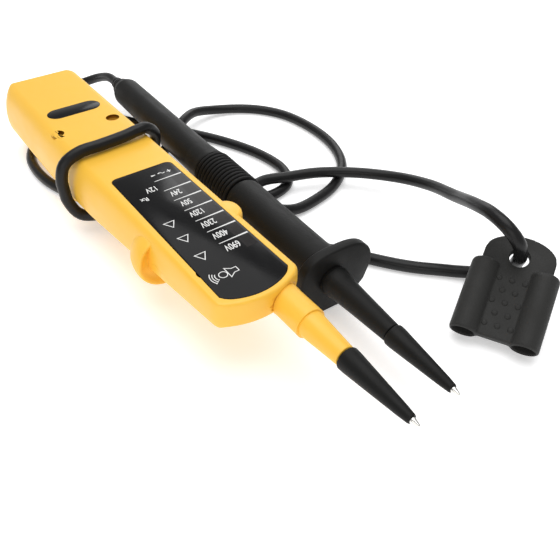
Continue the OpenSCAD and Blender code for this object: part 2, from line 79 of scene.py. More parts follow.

_ _ _ _ _

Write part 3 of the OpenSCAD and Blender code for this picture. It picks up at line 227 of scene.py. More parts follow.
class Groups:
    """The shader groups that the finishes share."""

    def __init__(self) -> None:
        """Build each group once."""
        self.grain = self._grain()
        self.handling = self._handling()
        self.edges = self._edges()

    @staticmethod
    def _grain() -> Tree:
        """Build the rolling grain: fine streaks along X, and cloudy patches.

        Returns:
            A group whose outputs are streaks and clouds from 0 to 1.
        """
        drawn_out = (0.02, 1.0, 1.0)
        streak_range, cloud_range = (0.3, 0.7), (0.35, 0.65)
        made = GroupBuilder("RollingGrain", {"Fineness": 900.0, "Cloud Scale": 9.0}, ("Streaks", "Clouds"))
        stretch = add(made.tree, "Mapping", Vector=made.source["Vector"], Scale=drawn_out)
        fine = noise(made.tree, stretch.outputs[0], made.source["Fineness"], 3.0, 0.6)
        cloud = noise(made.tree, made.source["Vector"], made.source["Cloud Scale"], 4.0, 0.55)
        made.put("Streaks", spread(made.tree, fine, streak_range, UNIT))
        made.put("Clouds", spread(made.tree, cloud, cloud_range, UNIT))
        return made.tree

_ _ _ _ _

*WHAT NEEDS TO BE DONE*:
Write out exactly the lines from the one with "Write part 3" through the one with "and cloudy patches.", including both, and no others.

*TASK ANSWER*:
Write part 3 of the OpenSCAD and Blender code for this picture. It picks up at line 227 of scene.py. More parts follow.
class Groups:
    """The shader groups that the finishes share."""

    def __init__(self) -> None:
        """Build each group once."""
        self.grain = self._grain()
        self.handling = self._handling()
        self.edges = self._edges()

    @staticmethod
    def _grain() -> Tree:
        """Build the rolling grain: fine streaks along X, and cloudy patches.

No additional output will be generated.